Well, that is (those are) the million-dollar question(s), aren’t they? Briefly, though: my principle of course is Catholic teaching. I would like to think that it’s possible for others of good will to agree with many Catholic teachings via a sort of natural law approach. And maybe a dose of common sense. It’s not a completely absurd hope, as we once had something that was a lot closer to that kind of agreement than we do now, although it’s a small one.
Well, I’m wondering, Maclin, if one accepts liberalism as one’s basis, and then determines to restrain its excesses, whether that is not an inherently subjective project. That is, while it might seem obvious to you that such and such a line shouldn’t be crossed, others might see their lines as equally obvious. If this is so, then, I’d like to suggest a different foundation, and to the extent that America (meaning the U.S. polity) has liberalism as its foundation, it needs to be rethought, not simply restrained.
I add, for the sake of anyone who might come across my thought for the first time, that in criticizing liberalism, I am not making myself a conservative, especially as that word is used today in the U.S.
Yes, I thought that was what you meant, and the subjectivism you’re talking about is precisely the problem. I’m expressing a probably quixotic hope for enough agreement on objective principles to keep us from going over the edge. (Where the edge is, I’m not sure–arguably we’ve already gone over it and all this is moot.) Although that’s a less quixotic hope than rethinking the foundation.
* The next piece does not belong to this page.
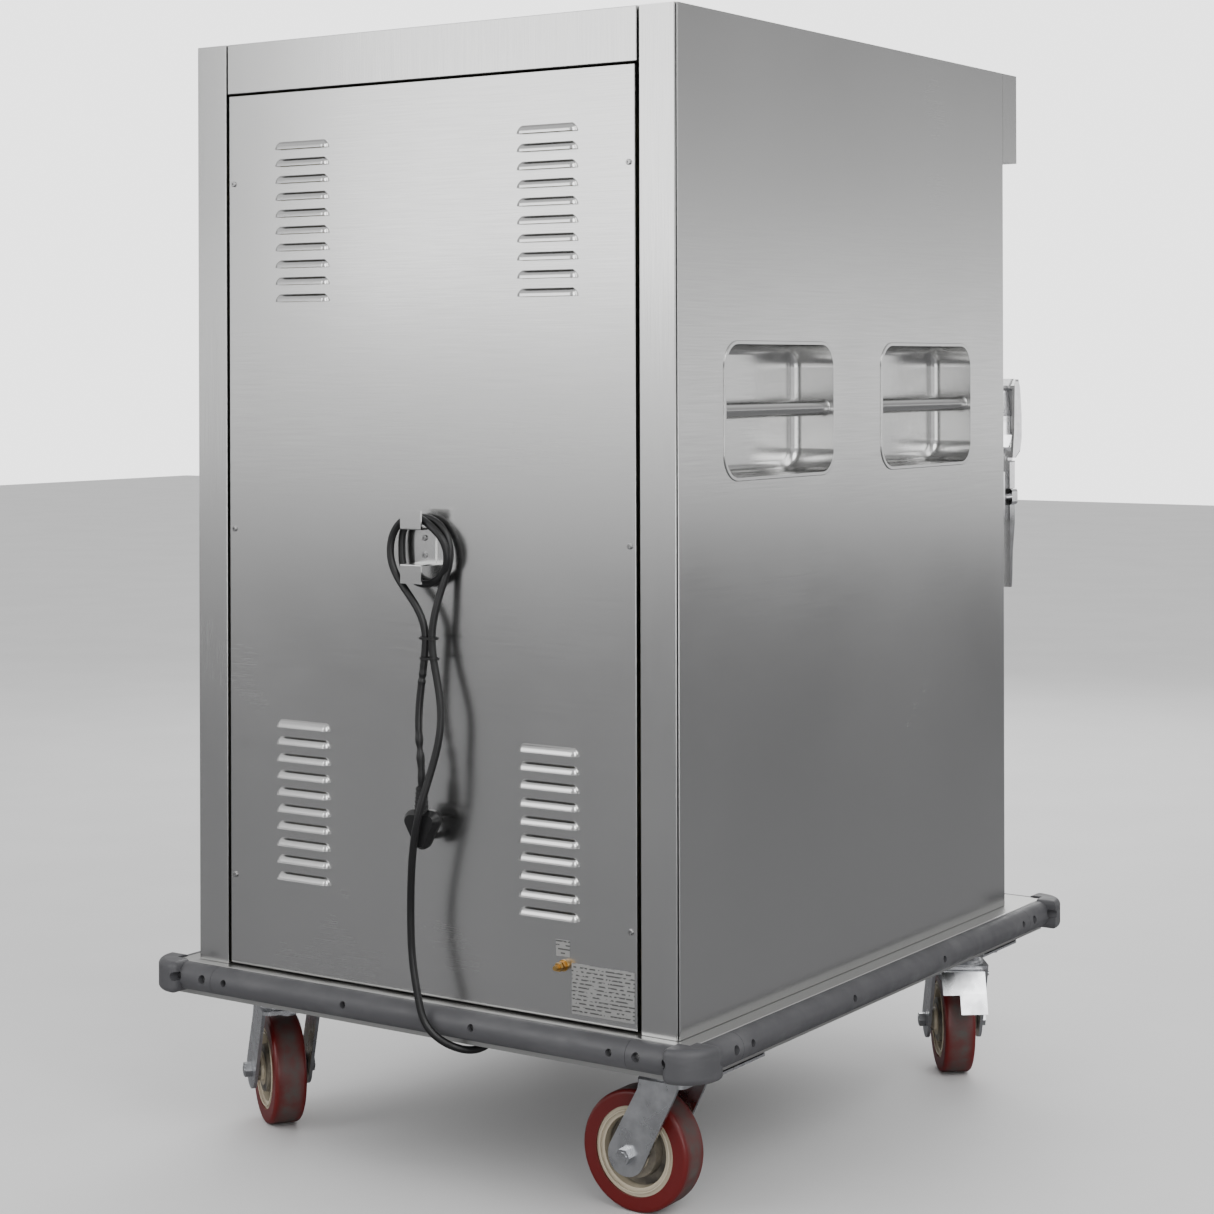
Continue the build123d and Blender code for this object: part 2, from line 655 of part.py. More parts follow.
def thermometer():
    """Round dial thermometer: bezel in front, barrel through the header."""
    bezel = rod_y(DIAL_X, FRONT_FACE - 7, FRONT_FACE - 0.1, CONTROL_Z, 31)
    bezel = fillet(bezel.edges().group_by(Axis.Y)[0], 2.5)
    bezel -= rod_y(DIAL_X, FRONT_FACE - 9, FRONT_FACE - 4, CONTROL_Z, 26.5)
    return bezel + rod_y(DIAL_X, FRONT_FACE - 2, FRONT_FACE + 24, CONTROL_Z, 24.7)


def indicator_lamps():
    lamps = []
    for x in LAMP_X:
        lens = rod_y(x, FRONT_FACE - 5, FRONT_FACE - 0.1, CONTROL_Z, 8)
        lens = fillet(lens.edges().group_by(Axis.Y)[0], 3)
        lamps.append(lens + rod_y(x, FRONT_FACE - 1, FRONT_FACE + 22, CONTROL_Z, 5.8))
    return lamps


def switch_frame():
    """Fixed bezel and body of the rocker switch."""
    bezel = box(SWITCH_X - 17, SWITCH_X + 17, FRONT_FACE - 2.5, FRONT_FACE - 0.1, CONTROL_Z - 13.5, CONTROL_Z + 13.5)
    bezel = fillet(bezel.edges().group_by(Axis.Y)[0], 1)
    body = box(SWITCH_X - 13.7, SWITCH_X + 13.7, FRONT_FACE - 1, FRONT_FACE + 26, CONTROL_Z - 10.7, CONTROL_Z + 10.7)
    well = box(SWITCH_X - 12, SWITCH_X + 12, FRONT_FACE - 8, FRONT_FACE + 12, CONTROL_Z - 9, CONTROL_Z + 9)
    pin = rod_z(SWITCH_X, FRONT_FACE + 2, CONTROL_Z - 9.5, CONTROL_Z + 9.5, 1.5)
    return bezel + body - well + pin


def power_rocker():
    """Rocker cap, pivoted on a vertical pin."""
    tilt = 2.6
    outline = [
        (SWITCH_X - 9.5, FRONT_FACE - 2 - tilt), (SWITCH_X, FRONT_FACE - 3.2),
        (SWITCH_X + 9.5, FRONT_FACE - 2 + tilt), (SWITCH_X + 9.3, FRONT_FACE + 1 + tilt),
        (SWITCH_X + 3, FRONT_FACE + 6), (SWITCH_X - 3, FRONT_FACE + 6),
        (SWITCH_X - 9.3, FRONT_FACE + 1),
    ]
    cap = prism_z(outline, CONTROL_Z - 8.6, CONTROL_Z + 8.6)
    return cap - rod_z(SWITCH_X, FRONT_FACE + 2, CONTROL_Z - 10, CONTROL_Z + 10, 1.5 + RUNNING)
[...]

I’m certainly not accepting liberalism in the philosophical sense, by the way, in case that needs to be said. I made that clear in one of the earlier posts in this series, but not in this one.
My simple understanding of this is that the liberal understanding of freedom takes it to be ‘freedom from’ and the Catholic understanding takes it to be ‘freedom for’ (the good, God etc). Perhaps there has always been more of a feedback loop between the two than either admitted, with liberals in practice admitting that law should track people toward morality (freedom for) and Catholics or conservatives admitting in practice that the act of choice is in itself a good thing. What the conservative or Catholic would then need to defend is the fact of the feedback loop.
Just to clarify my last comment: I don’t mean that it’s a waste of time to re-think the foundations as an intellectual task–that’s very much worth doing–I just mean that it’s not a program for reform in a down-to-earth way. More of a plan for what might be aimed for after the existing order has passed, I would think.